We’ve heard that you’re keen we sing along?
It’s totally optional, of course. But the band – the Half Moon All Stars – is basically a choir of 8 or 9 people who also play instruments. Singing is right at the heart of these songs, and I’m sure any audience members who are familiar with folk clubs and folk sessions will know what to do!
And finally, Morris Dancing if you turn up at 7.30pm before the performance on the 21st, what’s that all about?
I play melodeon in the band for Armaleggan Border Morris (http://armaleggan.org/). Alas, I won’t be playing myself as it requires a costume and make-up that I would have to take off before the main event, but I’m very happy that they’re up for it, as Morris dancing, particularly the Armaleggan way, is a thread that runs right through the folk music I play, and through this album in particular.
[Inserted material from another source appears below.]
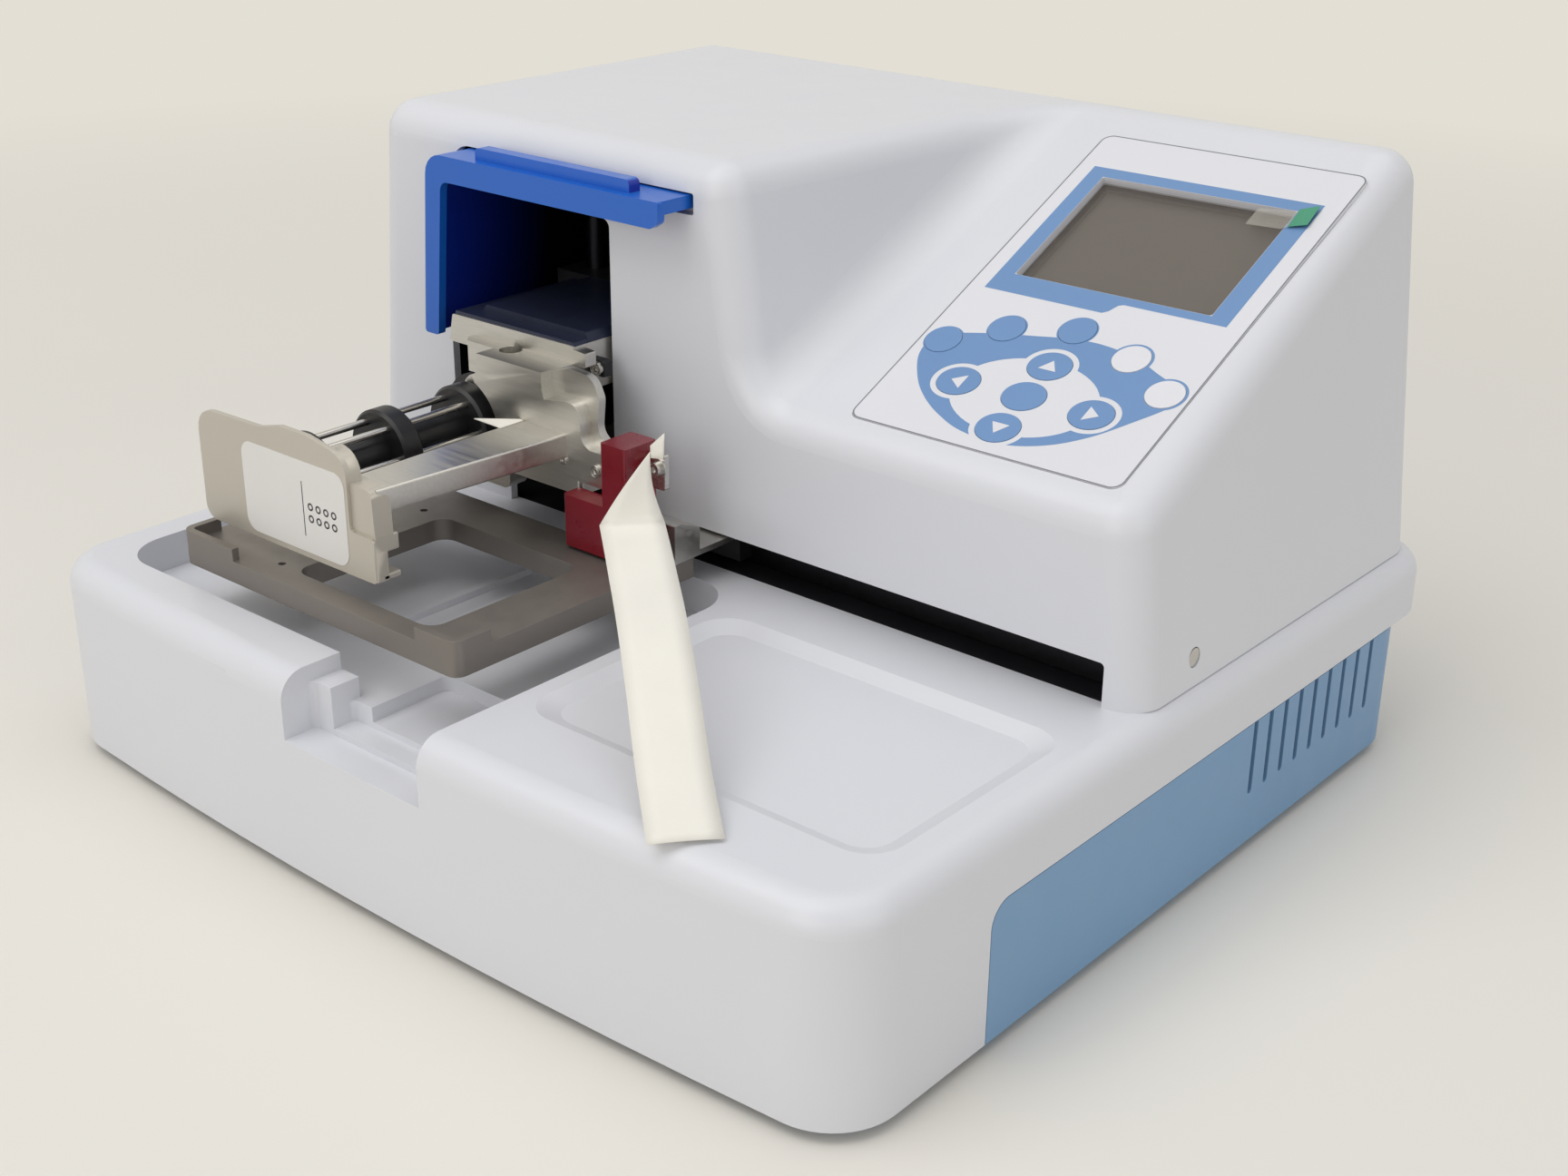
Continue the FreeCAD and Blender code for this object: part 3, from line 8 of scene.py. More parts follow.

Incidentally, if anybody reading this has an epiphany and realises that the one thing that would make their life complete is to paint their face, wear a top hat with pheasant feathers in it and go round the pubs of England drinking lots of beer and hitting other like-minded people with sticks, we’re always looking for new members! Because the more available dancers there are, the more often the rest of us can sit down and drink. Which, as every Morris dancer knows, is really the point of the exercise.